So, we’ve seen Batfleck and we’re preparing to see him join forces with the Justice League on the big screen, but at some point you may have found yourself wondering, “What’s Batman doing in the comics?” Modern superhero storylines have gotten pretty crazy out of necessity. There’s only so many ways to tell a story after numerous decades of a character’s existence. Captain America is freakin’ Hydra now! And you’ve probably heard that Thor is a woman — or at least that the wielder of Mjolnir is (it’s Jane Foster, by the way), but what is the original God of Thunder up to?
And DC... well, DC has kinda started over. DC Rebirth marks an all-new timeline, picking and choosing a few elements from the New 52 and pre-Flashpoint era, but taking its time in revealing to the reader which elements those actually are. Even crazier is the (soon-to-be spoiled) crossover the entire DC Universe is building towards.
Long story short, it’s hard to stay on top of our favorite comics, so here’s a breakdown of current comic book storylines. Spoilers abound!
- Photo: Marvel Comics
Steve Rogers has aligned with the Nazis... just kidding. He has aligned with Hydra, though. For real. Turns out Red Skull predestined him to be a Hydra asset by rewriting his past, making him an undercover Hydra agent all along.

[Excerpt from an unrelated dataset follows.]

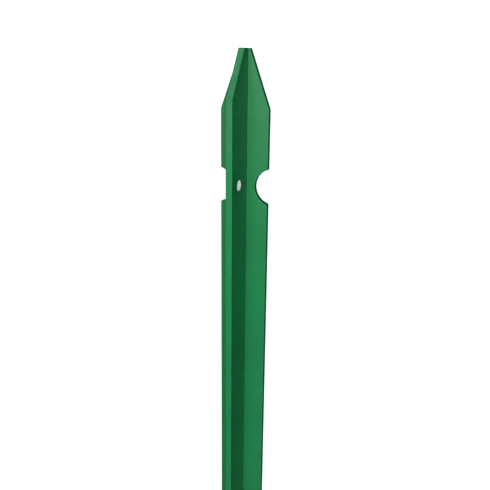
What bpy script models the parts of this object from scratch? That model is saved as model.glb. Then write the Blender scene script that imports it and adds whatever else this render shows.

Unfortunately for Red Skull, Steve just killed the mad despot to become the unrivaled leader of Hydra. So, Steve believes in Hydra's mission in all aspects (except for Nazism). He draws the line somewhere, at least. He's also, pretty transparently, drawing inspiration from Donald Trump's presidency of the United States. Previous issues have seen him call into question the legitimacy of "fake news," and use profiling tactics to keep certain people out of the country or in internment camps.
- Photo: Marvel
Deadpool is actually having misgivings about his current allegiance. He has aligned with Captain America out of a sense of loyalty, but Cap is working for Hydra, and Deadpool is having trouble coming to terms with being a thug for an autocracy: "I'm TOTALLY behind this new government. America is kind of having a nervous breakdown right now."
If it sounds like the Merc with a Mouth is trying to convince himself, that's because he is. His daughter doesn't approve of what he's doing, and, more than anything else, that gives him pause. While he's still the witty pain in the ass he's always been, Deadpool actually has some serious emotional depth in Deadpool #31 and #32.
- Photo: DC Comics
Okay, so Wonder Woman's current comic book continuity isn't an exact match for her story in the phenomenal film starring Gal Gadot, but the movie was heavily influenced by her DC Rebirth continuity. Like in the film, Diana has left Themyscira, never to return. She faced off against Ares, but it wasn't a physical battle. Instead, she overcame his nature with the power of love (it sounds kind of lame, but it was actually pretty great). Oh, and in the comic book Cheetah is also involved.
See, longtime Wonder Woman villain Cheetah is now something of a tragic and sympathetic character. She is still an antagonist of sorts, but certainly not a full-fledged villain. It remains to be seen what will come of her storyline, but don't be surprised if we see a version of Cheetah in the Wonder Woman sequel.
- Photo: Marvel Comics
Okay, so this kind of depends which Spidey you're looking for. In the current continuity, the "real" Spider-Man is Miles Morales. He's mostly busy slinging web and making out with Gwen Stacy, AKA Spider-Gwen.
Peter Parker and Parker Industries, meanwhile, have gone global in The Amazing Spider-Man. Peter is about to face off against a new and improved Doc Ock – The Superior Octopus – who has become much more dangerous after his stint in Spidey's body/mind. His alliance with Steve Rogers and Hydra poses a serious challenge for all Spider-Men and Women.